Vena del Gesso romagnola
Continua il cammino per l'inserimento nel Patrimonio mondiale Unesco.
La Vena del Gesso romagnola, i Gessi bolognesi e le Evaporiti triassiche del reggiano sono i tre nuclei della candidatura che la Regione Emilia-Romagna, assieme alla Federazione Speleologica e ai tre Parchi naturali, ha presentato alla commissione UNESCO Italia per il riconoscimento come Patrimonio Mondiale dell’Umanità.
La candidatura, già accettata da UNESCO Italia e inserita nella lista nazionale, in attesa di essere candidata a livello mondiale, è stata al centro dell’incontro tenutosi giovedi 9 gennaio presso il Municipio di Riolo Terme tra le associazioni convenzionate con il Parco della Vena del Gesso Romagnola e i sindaci della Comunità del parco.

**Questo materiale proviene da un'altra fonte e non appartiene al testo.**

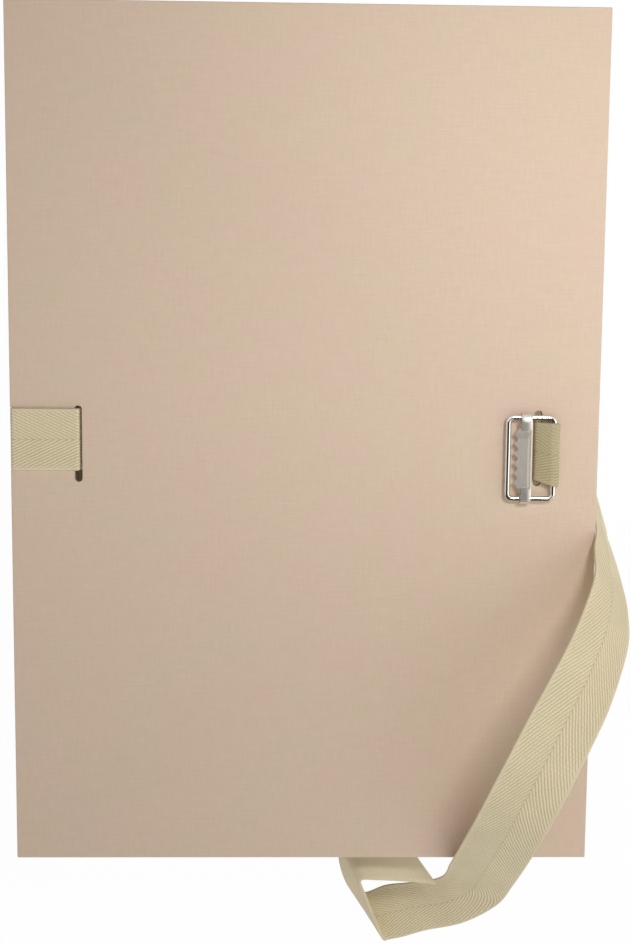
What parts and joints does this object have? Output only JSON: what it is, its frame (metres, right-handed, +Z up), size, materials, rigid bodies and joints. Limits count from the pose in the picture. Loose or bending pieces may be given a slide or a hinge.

Sul sito www.venadelgesso.it è possibile consultare tutta la documentazione relativa alla candidatura dei fenomeni carsici nelle evaporiti regionali a Patrimonio dell'Umanità UNESCO.
I Gessi dell’Emilia-Romagna hanno aspetti unici al mondo e di valore eccezionale, nonché ben conservati e tutelati, legati ai fenomeni carsici, cioè al complesso di doline, inghiottitoi, grotte e corsi d’acqua sotterranei che caratterizzano questi territori. Sono i più studiati al mondo e qui si è fatta la storia della conoscenza del carsismo nella roccia gessosa a livello mondiale, sin dal XVII secolo, con Ulisse Aldrovandi dell’Università di Bologna. Vi sono aspetti di grande importanza scientifica e anche di estremo interesse paesaggistico e culturale.
Molti i gioielli geologici che potranno essere individuati per la candidatura. Nella Vena del Gesso vi sono molti elementi di straordinario valore, che potranno essere inseriti nell’area riconosciuta come Patrimonio dell’Umanità: il museo geologico del Monticino, la Tanaccia, le doline del Carnè e la risorgente del rio Cavinale, il selvaggio e straordinario massiccio di Monte Mauro e Monte della Volpe, il sistema rio Stella-rio Basino, la grotta del Re Tiberio, la spettacolare Riva di San Biagio e i sistemi carsici del Gambellaro e dello Sgarba.
Questo importante riconoscimento aumenterà ulteriormente il richiamo turistico di questa rara e preziosa parte dell’Appennino faentino e imolese.